Records with modeling code
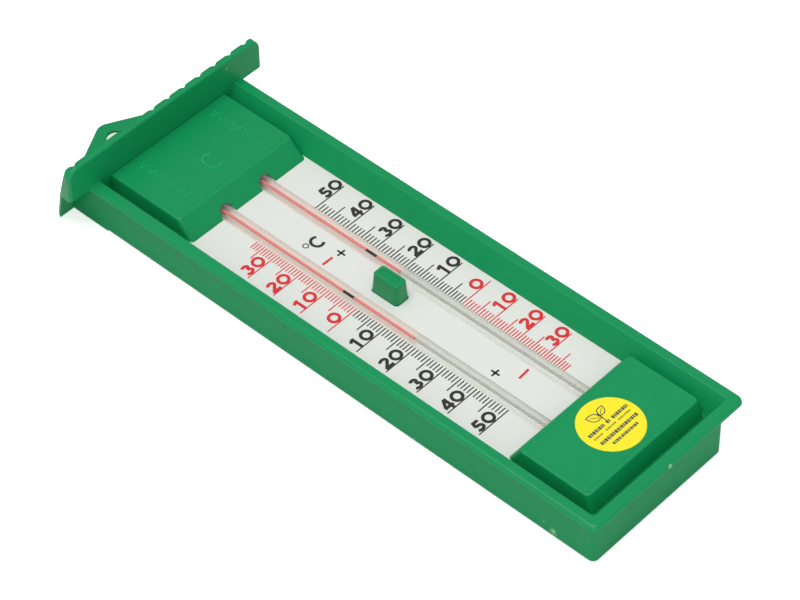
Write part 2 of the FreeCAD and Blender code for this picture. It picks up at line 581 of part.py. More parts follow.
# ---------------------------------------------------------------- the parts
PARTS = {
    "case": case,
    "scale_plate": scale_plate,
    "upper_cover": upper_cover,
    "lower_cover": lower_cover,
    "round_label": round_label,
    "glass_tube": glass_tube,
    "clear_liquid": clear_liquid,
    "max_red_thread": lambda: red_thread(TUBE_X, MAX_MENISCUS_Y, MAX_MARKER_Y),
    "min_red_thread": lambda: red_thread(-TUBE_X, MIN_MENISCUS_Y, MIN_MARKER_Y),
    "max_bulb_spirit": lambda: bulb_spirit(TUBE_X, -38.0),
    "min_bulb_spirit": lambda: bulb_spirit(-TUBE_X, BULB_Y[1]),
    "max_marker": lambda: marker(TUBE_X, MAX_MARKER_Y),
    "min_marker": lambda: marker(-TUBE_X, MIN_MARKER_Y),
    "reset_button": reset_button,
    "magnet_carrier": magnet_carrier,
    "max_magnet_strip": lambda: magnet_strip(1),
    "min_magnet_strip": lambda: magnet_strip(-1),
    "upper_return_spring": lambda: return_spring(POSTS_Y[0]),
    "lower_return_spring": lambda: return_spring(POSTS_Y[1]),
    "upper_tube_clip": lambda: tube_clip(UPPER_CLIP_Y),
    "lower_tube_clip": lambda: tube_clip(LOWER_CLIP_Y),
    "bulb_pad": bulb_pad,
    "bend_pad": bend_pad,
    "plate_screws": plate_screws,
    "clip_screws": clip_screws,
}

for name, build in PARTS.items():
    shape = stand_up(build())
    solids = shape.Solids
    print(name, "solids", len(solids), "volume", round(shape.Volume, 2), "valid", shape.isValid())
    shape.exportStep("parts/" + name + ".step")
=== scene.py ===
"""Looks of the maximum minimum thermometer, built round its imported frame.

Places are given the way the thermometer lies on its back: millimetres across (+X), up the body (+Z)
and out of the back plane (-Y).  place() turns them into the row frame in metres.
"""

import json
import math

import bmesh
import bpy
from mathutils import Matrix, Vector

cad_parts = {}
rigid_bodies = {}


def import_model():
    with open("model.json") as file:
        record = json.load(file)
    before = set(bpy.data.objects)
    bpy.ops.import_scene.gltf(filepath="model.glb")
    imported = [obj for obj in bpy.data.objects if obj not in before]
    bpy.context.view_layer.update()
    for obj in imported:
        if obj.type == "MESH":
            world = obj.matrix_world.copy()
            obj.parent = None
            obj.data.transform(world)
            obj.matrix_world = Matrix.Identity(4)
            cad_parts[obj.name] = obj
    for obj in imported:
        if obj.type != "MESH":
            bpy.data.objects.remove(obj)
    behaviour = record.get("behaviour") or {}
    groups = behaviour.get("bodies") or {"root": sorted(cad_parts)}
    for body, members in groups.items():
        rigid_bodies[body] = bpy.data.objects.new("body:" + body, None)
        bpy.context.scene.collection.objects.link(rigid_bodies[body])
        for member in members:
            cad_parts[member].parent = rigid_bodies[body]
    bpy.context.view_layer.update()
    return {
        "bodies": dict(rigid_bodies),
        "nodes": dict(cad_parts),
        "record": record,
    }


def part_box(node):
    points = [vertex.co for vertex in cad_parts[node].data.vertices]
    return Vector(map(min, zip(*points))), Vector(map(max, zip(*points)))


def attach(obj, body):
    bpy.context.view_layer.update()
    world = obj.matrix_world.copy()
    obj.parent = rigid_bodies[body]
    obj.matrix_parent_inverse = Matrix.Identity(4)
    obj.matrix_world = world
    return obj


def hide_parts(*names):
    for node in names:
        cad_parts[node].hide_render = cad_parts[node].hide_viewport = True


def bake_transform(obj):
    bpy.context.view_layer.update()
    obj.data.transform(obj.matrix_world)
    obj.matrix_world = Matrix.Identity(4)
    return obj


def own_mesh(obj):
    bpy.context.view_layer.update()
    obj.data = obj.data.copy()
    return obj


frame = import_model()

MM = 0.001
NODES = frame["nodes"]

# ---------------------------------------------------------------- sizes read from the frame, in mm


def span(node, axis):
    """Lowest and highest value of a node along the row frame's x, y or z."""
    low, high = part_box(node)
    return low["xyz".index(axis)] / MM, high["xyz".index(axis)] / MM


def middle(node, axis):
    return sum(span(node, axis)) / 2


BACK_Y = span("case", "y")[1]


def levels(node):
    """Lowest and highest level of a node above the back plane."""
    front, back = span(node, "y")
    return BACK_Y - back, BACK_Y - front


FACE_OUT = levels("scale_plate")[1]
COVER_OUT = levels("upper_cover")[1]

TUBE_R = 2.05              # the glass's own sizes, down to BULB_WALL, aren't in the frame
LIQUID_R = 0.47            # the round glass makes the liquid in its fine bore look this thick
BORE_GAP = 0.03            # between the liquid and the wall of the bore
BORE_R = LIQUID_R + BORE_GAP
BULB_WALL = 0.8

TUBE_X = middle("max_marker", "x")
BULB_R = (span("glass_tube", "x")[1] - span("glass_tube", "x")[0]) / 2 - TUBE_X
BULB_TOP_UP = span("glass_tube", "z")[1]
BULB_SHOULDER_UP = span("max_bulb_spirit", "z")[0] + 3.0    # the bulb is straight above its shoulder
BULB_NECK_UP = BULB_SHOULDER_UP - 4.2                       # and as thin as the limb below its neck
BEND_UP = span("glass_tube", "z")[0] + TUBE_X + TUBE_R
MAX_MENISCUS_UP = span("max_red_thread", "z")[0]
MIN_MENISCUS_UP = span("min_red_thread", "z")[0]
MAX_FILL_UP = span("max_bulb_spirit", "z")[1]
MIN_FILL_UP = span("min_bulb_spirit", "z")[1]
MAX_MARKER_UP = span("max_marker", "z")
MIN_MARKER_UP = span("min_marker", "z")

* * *

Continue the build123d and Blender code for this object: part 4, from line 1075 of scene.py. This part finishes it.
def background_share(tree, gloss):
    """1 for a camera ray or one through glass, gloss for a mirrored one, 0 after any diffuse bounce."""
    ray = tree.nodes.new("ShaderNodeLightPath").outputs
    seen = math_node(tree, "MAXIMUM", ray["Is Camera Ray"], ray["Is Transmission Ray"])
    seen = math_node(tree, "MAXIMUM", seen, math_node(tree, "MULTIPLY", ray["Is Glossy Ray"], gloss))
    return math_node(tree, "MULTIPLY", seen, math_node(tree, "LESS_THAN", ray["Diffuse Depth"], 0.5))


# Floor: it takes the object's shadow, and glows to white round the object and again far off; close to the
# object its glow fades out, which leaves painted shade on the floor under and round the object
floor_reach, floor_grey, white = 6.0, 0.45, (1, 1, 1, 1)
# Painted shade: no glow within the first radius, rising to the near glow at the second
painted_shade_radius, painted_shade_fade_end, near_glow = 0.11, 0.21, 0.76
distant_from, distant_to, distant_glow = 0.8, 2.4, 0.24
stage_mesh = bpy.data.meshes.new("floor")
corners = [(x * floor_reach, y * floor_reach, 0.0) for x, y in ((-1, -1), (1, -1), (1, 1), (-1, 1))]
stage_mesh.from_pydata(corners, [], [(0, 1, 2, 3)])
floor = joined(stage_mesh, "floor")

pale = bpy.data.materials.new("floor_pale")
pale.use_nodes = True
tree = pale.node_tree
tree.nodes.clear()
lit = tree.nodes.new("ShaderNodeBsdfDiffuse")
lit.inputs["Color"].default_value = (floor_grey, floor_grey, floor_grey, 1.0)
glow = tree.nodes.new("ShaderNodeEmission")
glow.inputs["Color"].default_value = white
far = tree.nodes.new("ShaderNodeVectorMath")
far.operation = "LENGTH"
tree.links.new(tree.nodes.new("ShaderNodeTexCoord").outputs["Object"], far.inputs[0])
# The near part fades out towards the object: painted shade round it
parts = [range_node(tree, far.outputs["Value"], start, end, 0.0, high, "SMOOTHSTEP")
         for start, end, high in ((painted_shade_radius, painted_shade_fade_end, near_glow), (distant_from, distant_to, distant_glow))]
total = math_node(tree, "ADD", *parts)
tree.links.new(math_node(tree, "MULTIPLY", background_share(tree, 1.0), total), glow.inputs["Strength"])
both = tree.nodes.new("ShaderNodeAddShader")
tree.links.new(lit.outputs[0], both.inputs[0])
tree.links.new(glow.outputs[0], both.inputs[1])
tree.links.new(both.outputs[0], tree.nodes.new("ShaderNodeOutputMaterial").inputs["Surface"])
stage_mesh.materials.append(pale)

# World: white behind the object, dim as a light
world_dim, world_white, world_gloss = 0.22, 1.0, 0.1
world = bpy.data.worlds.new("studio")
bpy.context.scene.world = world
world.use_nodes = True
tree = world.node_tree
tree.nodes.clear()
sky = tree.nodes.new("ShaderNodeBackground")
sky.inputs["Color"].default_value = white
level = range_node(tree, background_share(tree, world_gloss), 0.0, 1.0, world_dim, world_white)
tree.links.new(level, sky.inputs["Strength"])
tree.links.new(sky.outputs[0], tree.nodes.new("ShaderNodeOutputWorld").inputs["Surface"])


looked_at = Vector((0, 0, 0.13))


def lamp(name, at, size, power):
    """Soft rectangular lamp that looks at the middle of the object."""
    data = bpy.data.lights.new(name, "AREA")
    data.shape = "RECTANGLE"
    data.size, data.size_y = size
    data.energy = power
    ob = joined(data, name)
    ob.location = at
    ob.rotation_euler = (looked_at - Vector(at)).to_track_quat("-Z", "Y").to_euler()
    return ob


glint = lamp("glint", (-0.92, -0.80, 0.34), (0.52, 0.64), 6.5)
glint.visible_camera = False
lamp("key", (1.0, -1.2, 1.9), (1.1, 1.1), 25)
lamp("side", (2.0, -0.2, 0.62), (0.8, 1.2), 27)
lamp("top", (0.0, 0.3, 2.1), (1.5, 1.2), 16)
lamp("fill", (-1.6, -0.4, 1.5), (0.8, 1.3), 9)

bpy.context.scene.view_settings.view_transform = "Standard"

> _PROBLEM_
Exactly as written, quote the lines from the one that has "for name, build" down to the one that has "obj.parent = None", and include both.

> _TASK OUTPUT_
for name, build in PARTS.items():
    shape = stand_up(build())
    solids = shape.Solids
    print(name, "solids", len(solids), "volume", round(shape.Volume, 2), "valid", shape.isValid())
    shape.exportStep("parts/" + name + ".step")
=== scene.py ===
"""Looks of the maximum minimum thermometer, built round its imported frame.

Places are given the way the thermometer lies on its back: millimetres across (+X), up the body (+Z)
and out of the back plane (-Y).  place() turns them into the row frame in metres.
"""

import json
import math

import bmesh
import bpy
from mathutils import Matrix, Vector

cad_parts = {}
rigid_bodies = {}


def import_model():
    with open("model.json") as file:
        record = json.load(file)
    before = set(bpy.data.objects)
    bpy.ops.import_scene.gltf(filepath="model.glb")
    imported = [obj for obj in bpy.data.objects if obj not in before]
    bpy.context.view_layer.update()
    for obj in imported:
        if obj.type == "MESH":
            world = obj.matrix_world.copy()
            obj.parent = None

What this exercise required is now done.